Here is one in particular:

In a 2016 Australian case regarding Valve's refund policy for Steam, Australia's High Court carefully examined whether computer games sold through Steam are goods (and therefore property and consumer rights apply to them) or services (and therefore no property or consumer rights or apply to them), and concluded that they are fully goods, and that Valve doesn't merely sell a license to use the software, but in-fact sells the software itself, and that whoever buys a game from Steam becomes owner of the software that they purchased. Australia's High Court concluded: "Each of Valve’s challenges to the applicability of the Australian Consumer Law fails. The conflict of laws provisions in the Australian Consumer Law did not essentially carve out an exception for conduct by foreign corporations like Valve governed by a different contractual proper law. Valve supplied goods (which are defined as including computer software)."

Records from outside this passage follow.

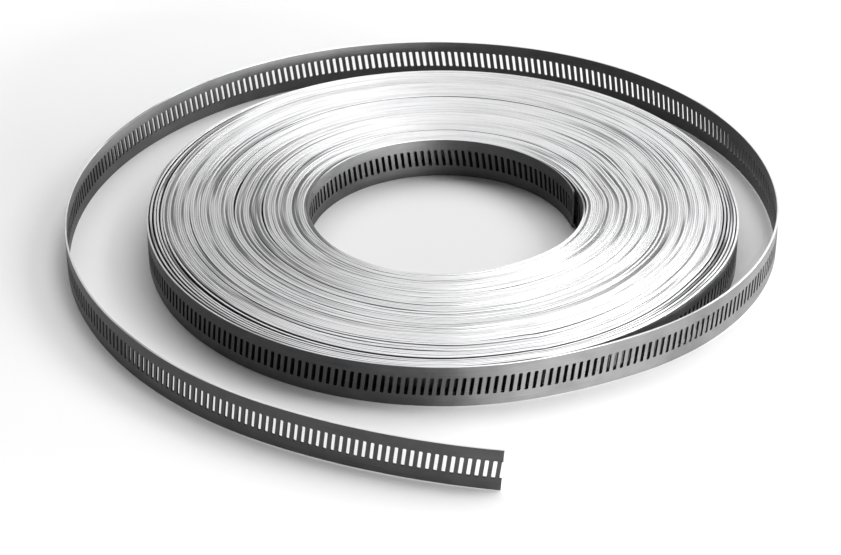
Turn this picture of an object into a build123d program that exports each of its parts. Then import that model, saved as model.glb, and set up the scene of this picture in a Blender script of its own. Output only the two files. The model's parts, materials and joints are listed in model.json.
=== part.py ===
"""A roll of perforated steel clamp band, lying flat, with its outermost turn sprung loose.

The band is one long strip with a row of leaning slots, in which the screw of a hose clamp runs.
It is wound round an open bore into a flat coil, which is one body here, and groups of turns that
have shifted up a little show as rings on both of its ends. The outermost turn lies on the coil as
a spiral that grows by one band thickness, leaves it at the peel angle, springs out, passes once
round the coil and ends at a cut through the middle of a slot. The slots are open in the loose
stretch, and in the turn that lies on the coil they are one band thickness deep. In plan the band
follows a chain of arcs in flat facets of two slots each, which stay within 0.03 mm of the arcs.
The frame's origin is the middle of the bore, on the surface that the roll lies on, with +Z up.
Lengths are in millimetres and angles in degrees, counted anticlockwise from +X.
"""

import os
from math import atan2, degrees, floor, radians, tan
from typing import NamedTuple

from build123d import *

# The band and its slots
BAND_WIDTH = 12.7
BAND_THICKNESS = 0.6
SLOT_PITCH = 2.17
SLOT_LENGTH = 5.5
SLOT_WIDTH = 1.05
SLOT_LEAN = 7.5
END_LEAN = 4.0

# The coil, whose radius is that of its outside where the loose stretch leaves it
COIL_RADIUS = 87.8
BORE_RADIUS = 39.8
PEEL_ANGLE = -72.0

# Groups of turns that have shifted up: inner radius, outer radius and shift
SHIFTED_GROUPS = (
    (BORE_RADIUS + 6.2, BORE_RADIUS + 17.7, 0.2),
    (COIL_RADIUS - 18.8, COIL_RADIUS - 9.8, 0.3),
)

# The loose stretch's bends, from the peel to its free end, as radius beyond the coil's and sweep
LOOSE_BENDS = ((57.2, 12.5), (1.7, 58.5), (13.7, 75.0), (20.2, 123.0), (38.2, 45.0), (106.2, 19.0))

# How far past the peel the crevice behind the loose stretch opens
CREVICE_LENGTH = 9.0

# The innermost turn's end, and how the turn that passes behind it swings out on its way there
INNER_END_ANGLE = 11.0
SWING_SWEEP = 85.0
SWING_WIDEST_ANGLE = -14.0
SWING_WIDEST = 2.3
SWING_AT_END = 1.4

FACET_SLOTS = 2
CUT_MARGIN = 0.1


class Bend(NamedTuple):
    """One arc of the band's centre line, swept anticlockwise from its start angle."""

    centre: Vector
    radius: float
    start: float
    sweep: float

    @property
    def length(self):
        return radians(self.sweep) * self.radius


def direction(angle):
    """The horizontal unit vector at an angle."""
    return Vector(1, 0).rotate(Axis.Z, angle)


def chain(start, bends):
    """Bends that follow one another without a corner, the first one round the origin."""
    joined = [Bend(Vector(0, 0, 0), bends[0][0], start, bends[0][1])]
    for radius, sweep in bends[1:]:
        last = joined[-1]
        start = last.start + last.sweep
        joined.append(Bend(last.centre + direction(start) * (last.radius - radius), radius, start, sweep))
    return joined


def total_length(bends):
    return sum(bend.length for bend in bends)


def station(distance, offset=0.0):
    """The place at a distance back from the free end, offset outwards, and the way outwards there."""
    for bend in reversed(band_path):
        if distance <= bend.length:
            break
        distance -= bend.length
    outward = direction(bend.start + bend.sweep - degrees(distance / bend.radius))
    return bend.centre + outward * (bend.radius + offset), outward


def slot_plane(distance):
    """A plane that faces outwards at mid-width, just outside the band, with its x towards the free end."""
    place, outward = station(distance, BAND_THICKNESS / 2 + CUT_MARGIN)
    return Plane(place + Vector(0, 0, BAND_WIDTH / 2), x_dir=outward.rotate(Axis.Z, 90), z_dir=outward)


def corner(index, offset):
    """A corner between two facets, which lies midway between two slots."""
    return station((index * FACET_SLOTS + 0.5) * SLOT_PITCH, offset)[0]


def slot_outline():
    """One slot's outline, leaning with its top towards the free end."""
    shift = tan(radians(SLOT_LEAN)) * SLOT_LENGTH / 2
    half_width, half_length = SLOT_WIDTH / 2, SLOT_LENGTH / 2
    with BuildSketch() as outline:
        with BuildLine():
            Polyline(
                (-half_width - shift, -half_length),
                (half_width - shift, -half_length),
                (half_width + shift, half_length),
                (-half_width + shift, half_length),
                close=True,
            )
        make_face()
    return outline.sketch


def end_outline():
    """What the free end's cut takes off: everything past a leaning line."""
    reach = BAND_WIDTH
    shift = tan(radians(END_LEAN)) * reach
    with BuildSketch() as outline:
        with BuildLine():
            Polyline((-shift, -reach), (reach, -reach), (reach, reach), (shift, reach), close=True)
        make_face()
    return outline.sketch


def bore_outline():
    """The bore, round but for the sweep where the second turn swings out to pass behind the innermost end."""
    end = direction(INNER_END_ANGLE)
    swing_angle = INNER_END_ANGLE - SWING_SWEEP
    with BuildSketch() as outline:
        with BuildLine():
            CenterArc((0, 0), BORE_RADIUS, INNER_END_ANGLE, 360 - SWING_SWEEP)
            widest = direction(SWING_WIDEST_ANGLE) * (BORE_RADIUS + SWING_WIDEST)
            out = TangentArc(direction(swing_angle) * BORE_RADIUS, widest, tangent=direction(swing_angle + 90))
            back = TangentArc(out @ 1, end * (BORE_RADIUS + SWING_AT_END), tangent=out % 1)
            Line(back @ 1, end * BORE_RADIUS)
        make_face()
    return outline.sketch


# The centre line of the turn on the coil, in quarters that grow, and of the loose stretch
first_radius = COIL_RADIUS - 1.5 * BAND_THICKNESS
quarters = [(first_radius + index * BAND_THICKNESS / 4, 90.0) for index in range(4)]
loose_bends = [(COIL_RADIUS + beyond, sweep) for beyond, sweep in LOOSE_BENDS]
band_path = chain(PEEL_ANGLE - 360, quarters + loose_bends)

# The facets up to the crevice, and those up to the place under it, where the coil's outside starts
half = BAND_THICKNESS / 2
facet_length = FACET_SLOTS * SLOT_PITCH
loose_facets = floor((total_length(band_path[4:]) - CREVICE_LENGTH) / facet_length - 0.5)
crevice = corner(loose_facets, -half)
crevice_angle = degrees(atan2(crevice.Y, crevice.X))
under_crevice = direction(crevice_angle) * (first_radius + half)
covered_start = radians(crevice_angle - PEEL_ANGLE) * first_radius
all_facets = floor((total_length(band_path) - covered_start) / facet_length - 0.5)

# The slots, counted back from the one that the free end's cut passes through
loose_slots = loose_facets * FACET_SLOTS
open_slots = [slot_plane(index * SLOT_PITCH) for index in range(loose_slots + 1)]
blind_slots = [slot_plane(index * SLOT_PITCH) for index in range(loose_slots + 1, all_facets * FACET_SLOTS + 1)]

slot, past_end, bore = slot_outline(), end_outline(), bore_outline()

with BuildPart() as clamp_band:
    # The coil and its outermost turn in plan
    with BuildSketch():
        with BuildLine():
            tip = [station(-SLOT_PITCH, side)[0] for side in (half, -half)]
            outside = [corner(index, half) for index in range(all_facets, -1, -1)]
            inside = [corner(index, -half) for index in range(loose_facets + 1)]
            Polyline(under_crevice, *outside, *tip, *inside, close=True)
        make_face()
    extrude(amount=BAND_WIDTH)

    # The groups of turns that have shifted up
    for inner_radius, outer_radius, shift_up in SHIFTED_GROUPS:
        for height, mode in ((0.0, Mode.SUBTRACT), (BAND_WIDTH, Mode.ADD)):
            with BuildSketch(Plane.XY.offset(height)):
                Circle(outer_radius)
                Circle(inner_radius, mode=Mode.SUBTRACT)
            extrude(amount=shift_up, mode=mode)

    # The bore
    with BuildSketch():
        add(bore)
    extrude(amount=BAND_WIDTH, mode=Mode.SUBTRACT)

    # The free end's cut
    with BuildSketch(slot_plane(0)):
        add(past_end)
    extrude(amount=-(BAND_THICKNESS + 2 * CUT_MARGIN), mode=Mode.SUBTRACT)

    # The slots of the loose stretch go right through, and those on the coil one thickness deep
    with BuildSketch(*open_slots):
        add(slot)
    extrude(amount=-(BAND_THICKNESS + 2 * CUT_MARGIN), mode=Mode.SUBTRACT)
    with BuildSketch(*blind_slots):
        add(slot)
    extrude(amount=-(BAND_THICKNESS + CUT_MARGIN), mode=Mode.SUBTRACT)

clamp_band.part.label = "clamp_band"

os.makedirs("parts", exist_ok=True)
export_step(clamp_band.part, "parts/clamp_band.step")
print(f"slots: {len(open_slots)} open, {len(blind_slots)} blind; crevice at radius {crevice.length:.2f}")
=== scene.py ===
"""Looks for a roll of perforated steel clamp band, lying flat, with its outermost turn sprung loose.

The whole roll is one strip. It is wound from its innermost end, in the bore, outwards: each turn lies
on the one before it, and what play the roll has is spread unevenly between them, so that some turns
touch and others stand apart. The turns that show from the side, in the bore and outside the coil, have
their row of slots. The outermost turn leaves the coil at the peel and passes once round it to the cut end.
Lengths are in metres, and angles in radians where nothing else is said. A place along the winding is
counted in turns from the innermost end.
"""

import json
import logging
from dataclasses import dataclass
from enum import Enum
from math import cos, pi, radians, sin, tan
from typing import Iterable, NamedTuple, Sequence, Union

import bmesh
import bpy
import numpy as np
from mathutils import Matrix, Vector


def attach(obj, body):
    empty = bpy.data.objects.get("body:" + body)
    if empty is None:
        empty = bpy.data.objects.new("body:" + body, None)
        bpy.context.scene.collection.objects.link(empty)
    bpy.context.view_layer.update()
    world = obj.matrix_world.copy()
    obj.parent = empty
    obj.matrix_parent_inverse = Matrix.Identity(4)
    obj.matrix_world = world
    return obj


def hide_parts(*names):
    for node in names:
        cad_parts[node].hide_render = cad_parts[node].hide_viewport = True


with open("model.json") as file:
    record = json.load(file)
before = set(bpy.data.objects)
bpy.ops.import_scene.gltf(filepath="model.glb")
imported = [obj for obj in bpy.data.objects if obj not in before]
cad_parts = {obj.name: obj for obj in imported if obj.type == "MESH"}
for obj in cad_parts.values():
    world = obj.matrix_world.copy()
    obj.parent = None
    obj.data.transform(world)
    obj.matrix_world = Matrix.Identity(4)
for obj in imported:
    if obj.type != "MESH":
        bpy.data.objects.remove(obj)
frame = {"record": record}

log = logging.getLogger("clamp_band")

MM = 0.001
TAU = 2 * pi
NODE = "clamp_band"
BODY = "root"
SLOT = "band_steel"

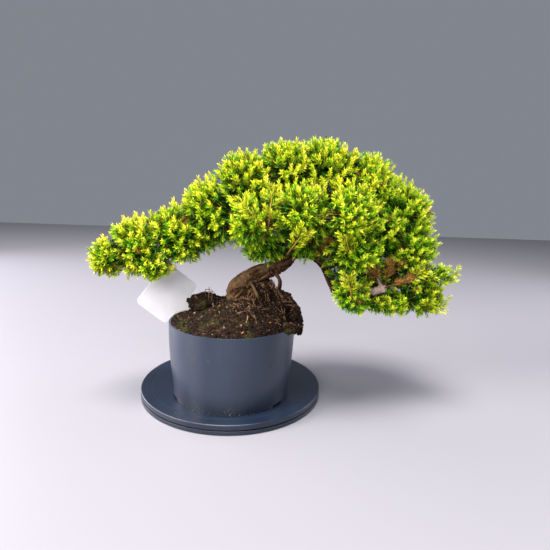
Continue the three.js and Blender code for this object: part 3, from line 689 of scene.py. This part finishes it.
# Dry root skin: matt tan, stained dark in places
root_skin, add, shader = new_finish("dry root skin", Roughness=0.8, IOR=1.4)
place = add("ShaderNodeTexCoord", output="Object")
stains = add("ShaderNodeTexNoise", {"Vector": place, "Scale": every(7)})
colours = add("ShaderNodeValToRGB", {0: stains}, stops=((0.35, "#2b1a10"), (0.7, "#8a6343")))
fill(shader, {"Base Color": colours})


def unit(vector):
    """A vector's direction, one long."""
    return vector / np.linalg.norm(vector)


def surface_height(x, y):
    """The height of the soil and its clods at a place, in mm."""
    top = mound_height(x, y) if math.hypot(x, y) < SOIL_RADIUS else 0
    for at, reach in CLODS:
        inside = 1 - ((x - at[0]) / reach[0]) ** 2 - ((y - at[1]) / reach[1]) ** 2
        if inside > 0:
            top = max(top, at[2] + reach[2] * math.sqrt(inside))
    return top


TANGLED_ROOTS, CREEPING_ROOTS, SHORT_FIBRES, HANGING_ROOTS = 70, 60, 300, 30
# Dead stems stand on the left clod, and each goes from its foot to its head
DEAD_STEMS = (
    ((-36, -9, 138), (-36, -10, 152)), ((-32, -9, 138), (-31, -10, 156)),
    ((-28, -9, 138), (-27, -9, 151)), ((-39, -10, 149), (-24, -10, 150)),
    ((-36, -10, 153), (-27, -10, 152)), ((-45, -12, 140), (-49, -13, 146)),
)
root_chance = random.Random(8)
pick = root_chance.uniform
root_lines = []
for _ in range(TANGLED_ROOTS):
    x, y = pick(22, 52), pick(-14, 10)
    z = np.interp(x, [20, 62], [160, 176]) - 6
    heading, girth, line = pick(0, 6.28), pick(0.35, 0.8) * MM, []
    for k in range(9):
        line.append((x, y, z, girth * (1 - 0.07 * k)))
        heading += pick(-1, 1)
        x, y = x + 2.6 * math.cos(heading), y + 2.6 * math.sin(heading) - 0.4
        z = max(z - pick(1, 5), surface_height(x, y) - 0.5)
    root_lines.append(line)
for _ in range(CREEPING_ROOTS):
    x, y = pick(-10, 74), pick(-46, 2)
    heading, girth, line = pick(-1.6, 0.6), pick(0.3, 0.75) * MM, []
    for k in range(root_chance.randint(5, 11)):
        line.append((x, y, surface_height(x, y) + pick(-0.6, 1.2), girth))
        heading += pick(-0.5, 0.5)
        x, y = x + 3 * math.cos(heading), y + 3 * math.sin(heading)
        if surface_height(x, y) < RIM_TOP - 8:
            break
    if len(line) > 2:
        root_lines.append(line)
for _ in range(SHORT_FIBRES):
    x, y = pick(-76, 84), pick(-72, 30)
    top = surface_height(x, y)
    if top < RIM_TOP - 6:
        continue
    way = np.array((root_chance.gauss(0, 1), root_chance.gauss(0, 1), pick(-0.1, 0.5)))
    reach, girth = unit(way) * pick(1.5, 4.5), pick(0.1, 0.22) * MM
    root_lines.append([(x - reach[0], y - reach[1], top + 0.4, girth), (x, y, top + 1.0, girth),
                       (x + reach[0], y + reach[1], top + 0.6 + max(0, reach[2]), girth)])
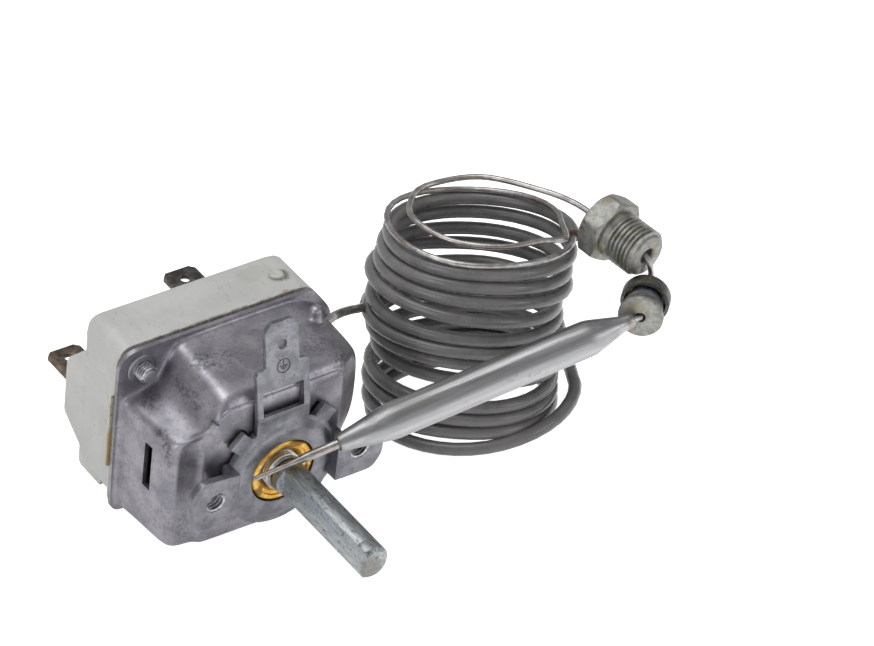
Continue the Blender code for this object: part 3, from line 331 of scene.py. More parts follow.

It's incorrect to look at the concept of ownership from solely legal or solely technical perspectives, because reality is a joint application of both simultaneously.

What point is legal prohibition if technical implementation is trivial?

And what of legal requirements if technical implementation is impossible?

The unwritten assumption girding physical ownership was "... and it's non-trivial and expensive to physically copy a book."

With digital copying, that's no longer the case. Consequently, simply to maintain the same system the law would still need to change.

Unfortunately, in the back and forth between extreme positions, publishers used this difference to argue that ownership was no longer financially possible and usher us into the realm of rent-only.

PS: Valve maintains sufficient control of Steam-distributed apps that's a defensible position. A better case would have been GoG.


And you don't think that publishers having to be involved with digital lending is a problem? Libraries don't have to seek permission to lend paper books and they are not responsible for ensuring that those books aren't copied. Same should apply to the digital world.